Llegamos a vivir a Atotonilco el Alto cuando tenía doce años. Tan brusco fue el cambio y tan poco tiempo de adaptación hubo, que justo el domingo antes del día de inicio de clases, el camión terminaba de descargar los últimos muebles en la casa. Aquel día, tan cansados y hambrientos como se está después de desplazar cinco vidas completas a poco más de cien kilómetros en menos de cuarenta y ocho horas, salimos en busca de una buena pizza para cenar. Descubrimos un carrito, cerca del centro, y pedimos dos pizzas y una Fanta para llevar. «No vendemos pizzas completas, señor. Solo de a pedacito», recuerdo que le dijeron a mi papá.

En nuestra primera semana, todavía con la casa volteada, probamos suerte a ir descubriendo aquellos lugares ricos para comer. Uno de los primeros días dimos con la Lonchería Tere. La especialidad: el lonche de pierna, así: sencillito. Deshebrada y sin adobo, con su crema, jitomate y jalapeño, todo en un bolillo redondito y delicioso que difiere con los que uno ve en la ciudad. Por otro lado, un licuado de guayaba extragrande, de esos a los que les sientes en el fondo los granulitos de azúcar.

Nos encontrábamos disfrutando aquella sencilla delicia cuando, de golpe y a la hora en punto, las seis o siete personas que trabajaban en el lugar detuvieron sus actividades para, con una intensa devoción, ponerse a rezar frente al televisor en unísono impecable con la monja que sale en el prime time de Mariavisión. Después de breves minutos, con la misma sincronía y rapidez, todo volvió a lo habitual.

A los días sucedió lo inevitable: descubrimos a Los Cuñados. Llegar a una de sus taquerías es exponerse, desde la banqueta, a ser envuelto por ese delicado aroma a cerdo rematado con adobo y guisado en su fantástica manteca. Sin temor a equivocarme, quizás esta sea la mejor carne al pastor del país, en una de esas del planeta. Rebanada en el tamaño perfecto, ni picada ni fileteada, y bañada con su salsa de chile morita; ya sea en una gringa, o bien, en un plato de cuatro tacos repletos de cebolla y cilantro en armónica composición vitruviana, es una maravilla catalogada por expertos como un tipo de experiencia iluminada.

A pie de carretera, como se le conoce a la calle principal, podemos encontrar los famosos cafés: cantinas disfrazadas de expendios de aquel amargo y ansiado elíxir. La maravilla de lugares como el Café Anaya, o el ahora desaparecido El Gato Tuerto, reside una vez más en la sencillez de lo que ofrecen.
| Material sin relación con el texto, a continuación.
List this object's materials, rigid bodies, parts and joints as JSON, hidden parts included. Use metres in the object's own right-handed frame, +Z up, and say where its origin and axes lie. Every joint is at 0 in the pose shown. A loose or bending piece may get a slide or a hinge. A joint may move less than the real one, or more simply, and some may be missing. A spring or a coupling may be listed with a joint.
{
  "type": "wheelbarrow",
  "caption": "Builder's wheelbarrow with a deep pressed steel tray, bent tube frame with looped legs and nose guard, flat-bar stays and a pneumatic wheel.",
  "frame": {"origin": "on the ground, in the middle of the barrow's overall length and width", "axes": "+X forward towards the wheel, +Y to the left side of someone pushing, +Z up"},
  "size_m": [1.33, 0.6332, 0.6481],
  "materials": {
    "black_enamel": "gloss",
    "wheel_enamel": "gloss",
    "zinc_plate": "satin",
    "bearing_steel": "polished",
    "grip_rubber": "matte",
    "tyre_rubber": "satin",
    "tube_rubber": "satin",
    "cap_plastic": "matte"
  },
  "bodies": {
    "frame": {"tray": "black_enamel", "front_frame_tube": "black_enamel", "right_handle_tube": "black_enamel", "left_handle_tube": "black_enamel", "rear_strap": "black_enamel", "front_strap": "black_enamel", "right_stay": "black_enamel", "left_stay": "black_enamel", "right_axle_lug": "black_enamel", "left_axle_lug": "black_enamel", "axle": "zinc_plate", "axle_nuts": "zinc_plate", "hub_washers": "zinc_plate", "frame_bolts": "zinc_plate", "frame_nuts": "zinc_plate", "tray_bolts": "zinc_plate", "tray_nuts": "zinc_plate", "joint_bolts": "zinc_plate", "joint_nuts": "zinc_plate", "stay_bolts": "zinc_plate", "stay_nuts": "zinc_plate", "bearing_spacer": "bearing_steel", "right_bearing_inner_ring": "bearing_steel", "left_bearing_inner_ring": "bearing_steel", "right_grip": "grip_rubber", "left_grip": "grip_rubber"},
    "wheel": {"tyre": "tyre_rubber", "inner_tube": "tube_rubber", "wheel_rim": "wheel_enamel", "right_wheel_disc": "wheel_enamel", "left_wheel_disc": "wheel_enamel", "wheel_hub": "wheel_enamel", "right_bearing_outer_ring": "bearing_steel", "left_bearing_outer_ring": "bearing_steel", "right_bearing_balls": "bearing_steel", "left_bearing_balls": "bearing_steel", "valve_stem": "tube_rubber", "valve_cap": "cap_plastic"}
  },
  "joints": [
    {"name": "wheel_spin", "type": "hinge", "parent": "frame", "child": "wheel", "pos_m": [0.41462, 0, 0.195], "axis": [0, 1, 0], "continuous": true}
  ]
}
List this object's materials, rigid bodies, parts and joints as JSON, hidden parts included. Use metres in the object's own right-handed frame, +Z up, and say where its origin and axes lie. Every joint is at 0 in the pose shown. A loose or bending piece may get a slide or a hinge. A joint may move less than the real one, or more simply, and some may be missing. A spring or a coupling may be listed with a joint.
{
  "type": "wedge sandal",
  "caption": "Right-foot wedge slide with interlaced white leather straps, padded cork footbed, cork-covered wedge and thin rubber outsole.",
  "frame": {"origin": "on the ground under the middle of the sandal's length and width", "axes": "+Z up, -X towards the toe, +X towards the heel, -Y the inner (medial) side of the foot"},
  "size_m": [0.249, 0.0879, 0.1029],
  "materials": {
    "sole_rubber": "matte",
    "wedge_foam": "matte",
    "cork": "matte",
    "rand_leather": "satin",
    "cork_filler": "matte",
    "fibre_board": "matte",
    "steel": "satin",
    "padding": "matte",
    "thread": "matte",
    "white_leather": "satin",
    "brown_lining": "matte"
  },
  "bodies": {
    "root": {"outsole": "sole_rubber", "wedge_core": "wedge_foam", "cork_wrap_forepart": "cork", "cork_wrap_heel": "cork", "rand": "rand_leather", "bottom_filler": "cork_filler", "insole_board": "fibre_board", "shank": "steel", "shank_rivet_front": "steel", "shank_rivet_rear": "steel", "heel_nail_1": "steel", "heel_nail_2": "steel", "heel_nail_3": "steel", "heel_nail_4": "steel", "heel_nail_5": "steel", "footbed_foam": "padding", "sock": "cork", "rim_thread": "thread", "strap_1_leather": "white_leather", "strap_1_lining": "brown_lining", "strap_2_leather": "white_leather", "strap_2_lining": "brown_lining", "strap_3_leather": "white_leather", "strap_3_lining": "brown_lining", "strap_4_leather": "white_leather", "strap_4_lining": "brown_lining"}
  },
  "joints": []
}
Imagínelo usted: un vaso de unicel de diez onzas, por aquello de la portabilidad, pues estos lugares son la parada matutina obligatoria tanto de jornaleros como de oficinistas. Directo de la tetera -que está veinticuatro siete en la estufa- se vierte hasta la mitad agua hirviendo. Luego, extracto de café en frío, digamos, hasta poquito arriba de los tres cuartos; ahí para. Para entonces aquello ya está humeante. Para fulminar el resto del vaso, un chorro de rompope, que, sin perturbar su esencia, lleva la experiencia cafetera un peldaño arriba. «Café, Nescafé, Canela y Té», rezan los letreros afuera; ya depende de lo que uno traiga ganas.

En vacaciones, cuando acompañaba a mi papá a la oficina, nos dábamos una escapada para ir a desayunar a los mejores tacos matutinos de Atotonilco: El Rey sin Fortuna (mejor conocidos como Los Tacos de Perro), ahí por la Matamoros. De nuevo: sencillos tacos de carne de res. Aquí la magia es que van bañados en una salsa de jitomate mezclada con caldo de res: inimaginable.
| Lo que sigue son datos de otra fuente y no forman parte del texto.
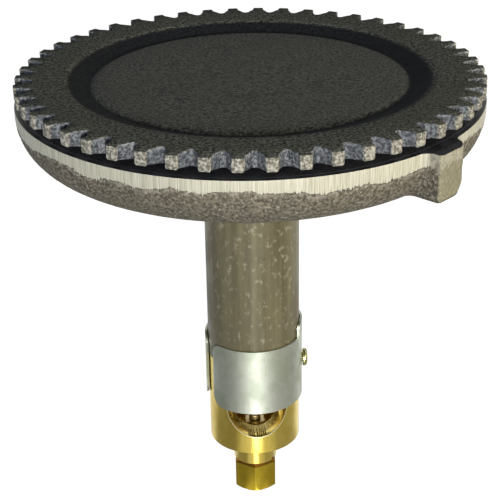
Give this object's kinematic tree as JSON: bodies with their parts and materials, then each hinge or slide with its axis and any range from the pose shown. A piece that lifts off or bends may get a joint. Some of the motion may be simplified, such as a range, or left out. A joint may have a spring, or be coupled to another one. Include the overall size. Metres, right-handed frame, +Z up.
{
  "type": "gas burner",
  "caption": "Atmospheric gas burner with a slotted round cap on a cast bowl, a vertical mixing tube and a brass mixer with a sliding air shutter.",
  "frame": {"origin": "centre of the gas inlet's threaded hole, in the end face of the hexagon", "axes": "+Z up along the mixing tube towards the cap, the mixer's air window runs along Y, +X to the side of the shutter's screw"},
  "size_m": [0.1582, 0.1582, 0.1647],
  "materials": {
    "cap_iron": "bare casting, handled smooth on top, dark grey",
    "bowl_iron": "sand-cast skin, brown grey, rim ground bright",
    "tube_steel": "bare steel pipe, brown grey mill scale, scuffed",
    "mixer_brass": "turned bare brass, slightly tarnished",
    "inlet_brass": "turned bare brass, darker tarnish",
    "jet_brass": "turned bare brass",
    "shutter_steel": "plated sheet steel, satin",
    "screw_steel": "steel with yellow zinc plating"
  },
  "bodies": {
    "burner": {"burner_cap": "cap_iron", "burner_bowl": "bowl_iron", "mixing_tube": "tube_steel", "mixer_body": "mixer_brass", "inlet_fitting": "inlet_brass", "gas_jet": "jet_brass", "shutter_screw": "screw_steel"},
    "shutter": {"air_shutter": "shutter_steel"}
  },
  "joints": [
    {"name": "shutter_slide", "type": "slide", "parent": "burner", "child": "shutter", "axis": [0, 0, 1], "range_m": [-0.0106, 0.0091]}
  ]
}
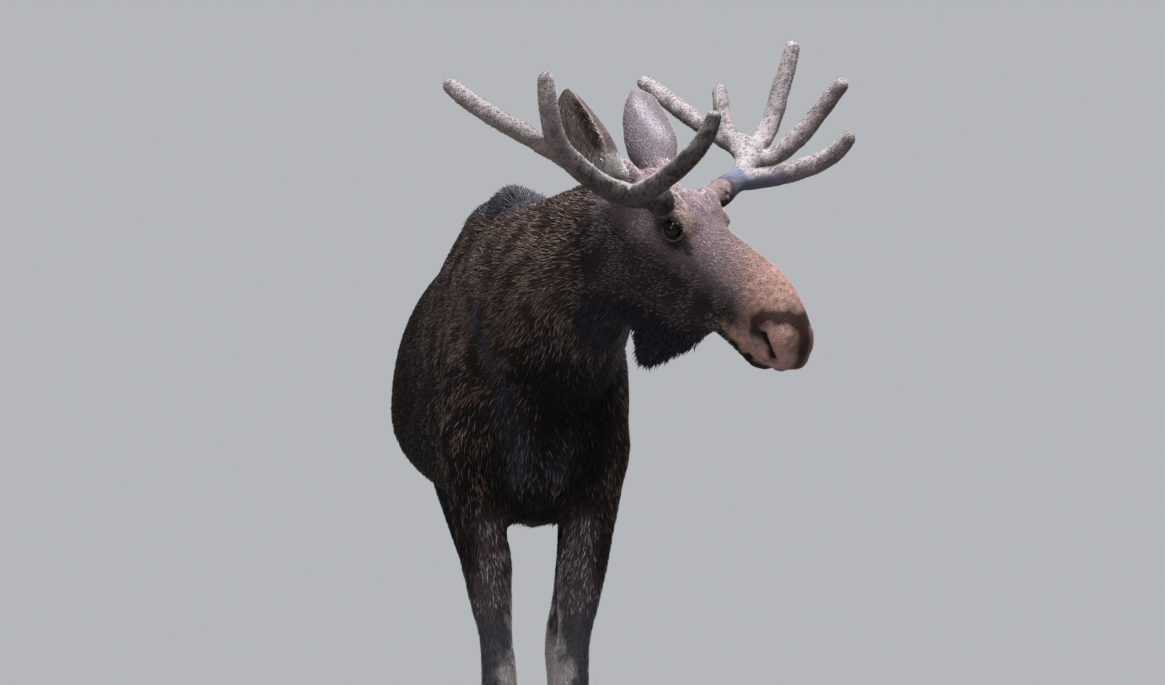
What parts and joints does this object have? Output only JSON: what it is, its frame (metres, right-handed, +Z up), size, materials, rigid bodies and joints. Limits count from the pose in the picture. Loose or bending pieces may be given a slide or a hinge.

Cuando tocaba cena fuera de casa, entre las quesadillitas de la Presidencia, La Empanada Loca o El Taco Loco, era difícil decidirse por una sola opción. Sin embargo, nuestras favoritas eran tres: Chuy El Coqueto -siempre me he preguntado qué le pasó a su ojo- que ofrecía cena de comal en la sala de su casa, siempre abarrotada. Los Dogos de la Narcomenudista; un clásico carrito callejero de hot dogs y hamburguesas atendido por una señora que, se decía, ofrecía otro tipo de productos a clientes más selectos. Y, por último: los tacos de El Paisa. «Ahí le va una Lys, paisa», decía el viejo extendiéndote en su mano, sin interrumpir sus labores taqueras, un pedazo de papel de estraza cortado en el tamaño exacto de una servilleta. Sus salsas, para los amantes del comino, algo imperdible.
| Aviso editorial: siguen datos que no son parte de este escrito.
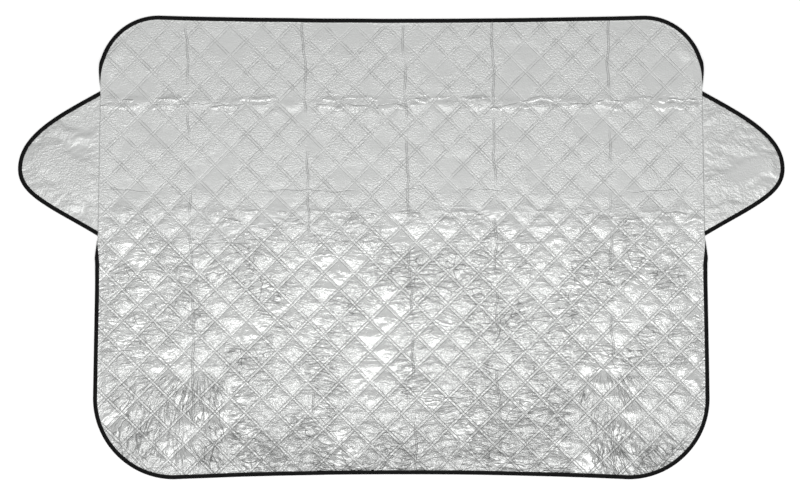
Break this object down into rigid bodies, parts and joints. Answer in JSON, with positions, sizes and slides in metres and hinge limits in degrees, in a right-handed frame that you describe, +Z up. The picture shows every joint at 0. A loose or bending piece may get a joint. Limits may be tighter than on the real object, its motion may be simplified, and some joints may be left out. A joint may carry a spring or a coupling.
{
  "type": "windshield frost cover",
  "caption": "Quilted silver film cover for a car windshield, a rounded rectangle with leaf-shaped side flaps and black folded tape round its edges, lying flat.",
  "frame": {"origin": "under the middle of the whole cover with its flaps, on the surface that it lies on", "axes": "+X to the right flap, +Y towards the roof edge, +Z up out of the silver side"},
  "size_m": [1.984, 1.2, 0.0081],
  "materials": {
    "silver_film": "aluminised film, satin and crinkled",
    "black_tape": "woven polyester tape, matte"
  },
  "bodies": {
    "root": {"quilted_panel": "silver_film", "left_flap": "silver_film", "right_flap": "silver_film", "panel_binding": "black_tape", "left_flap_binding": "black_tape", "right_flap_binding": "black_tape"}
  },
  "joints": []
}
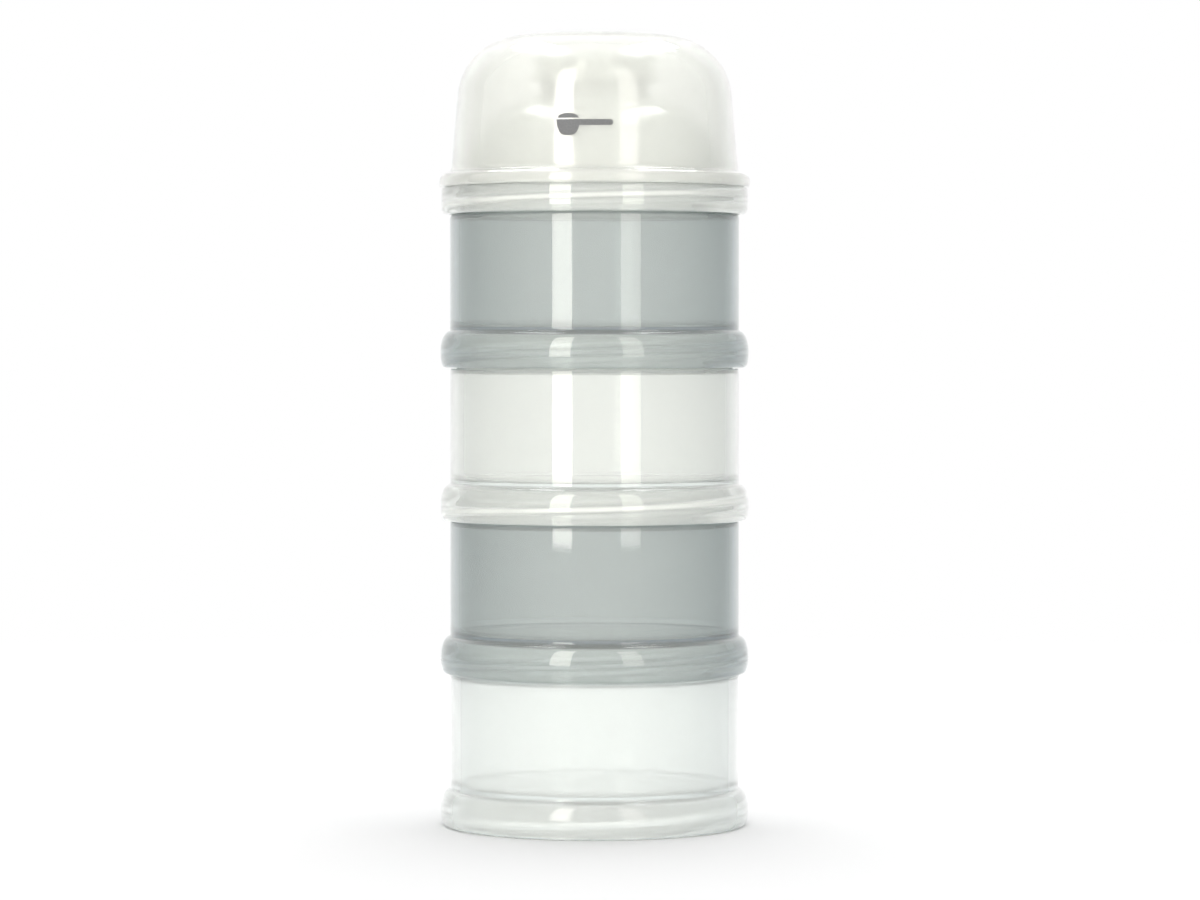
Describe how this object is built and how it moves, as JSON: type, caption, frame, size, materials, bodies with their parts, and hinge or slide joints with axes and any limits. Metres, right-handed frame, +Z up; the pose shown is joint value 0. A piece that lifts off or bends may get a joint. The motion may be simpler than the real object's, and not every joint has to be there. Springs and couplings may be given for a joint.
{
  "type": "formula dispenser",
  "caption": "Stacking milk powder tower of translucent screw-together compartments with bulging threaded rings, a pouring funnel with spout cap and a domed cover.",
  "frame": {"origin": "centre of the base rim, on the surface the tower stands on", "axes": "+Z up the tower towards the cover, +Y away from the side with the printed mark; every shell is turned about Z"},
  "size_m": [0.086, 0.086, 0.2191],
  "materials": {
    "clear_plastic": "clear, faintly milky polypropylene, polished",
    "grey_plastic": "smoke grey see-through polypropylene, polished"
  },
  "bodies": {
    "bottom_compartment": {"bottom_compartment": "clear_plastic"},
    "lower_compartment": {"lower_compartment": "grey_plastic"},
    "upper_compartment": {"upper_compartment": "clear_plastic"},
    "top_compartment": {"top_compartment": "grey_plastic"},
    "pouring_funnel": {"pouring_funnel": "clear_plastic"},
    "spout_cap": {"spout_cap": "clear_plastic"},
    "dome_cover": {"dome_cover": "clear_plastic"}
  },
  "joints": [
    {"name": "lower_compartment_lift", "type": "slide", "parent": "bottom_compartment", "child": "lower_compartment", "axis": [0, 0, 1], "range_m": [0, 0.025]},
    {"name": "upper_compartment_lift", "type": "slide", "parent": "lower_compartment", "child": "upper_compartment", "axis": [0, 0, 1], "range_m": [0, 0.025]},
    {"name": "top_compartment_lift", "type": "slide", "parent": "upper_compartment", "child": "top_compartment", "axis": [0, 0, 1], "range_m": [0, 0.025]},
    {"name": "funnel_lift", "type": "slide", "parent": "top_compartment", "child": "pouring_funnel", "axis": [0, 0, 1], "range_m": [0, 0.025]},
    {"name": "cover_lift", "type": "slide", "parent": "pouring_funnel", "child": "dome_cover", "axis": [0, 0, 1], "range_m": [0, 0.07]},
    {"name": "spout_cap_lift", "type": "slide", "parent": "pouring_funnel", "child": "spout_cap", "axis": [0, 0, 1], "range_m": [0, 0.0175]}
  ],
  "couplings": [
    {"joint": "spout_cap_lift", "follows": "cover_lift", "ratio": 0.25}
  ]
}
Ya de ahí, y si alcanzábamos, pues acaban pronto, rematábamos con un churro con cajeta de con Los Juanes. Todavía, cuando vamos de visita, hay que ser selectivos porque un fin de semana no alcanza para hacer el tour completo.

Fue así como poco a poco y sin sentirlo, entre congregaciones religiosas encubiertas de loncherías, tacos como sólo se dan los Altos de Jalisco y pizzas de a pedacito, en campo contrario me fui haciendo aliado.

Hace once años que regresé a vivir a la ciudad, sin embargo, mi estómago amanece todos los días con ganas de haber despertado allá.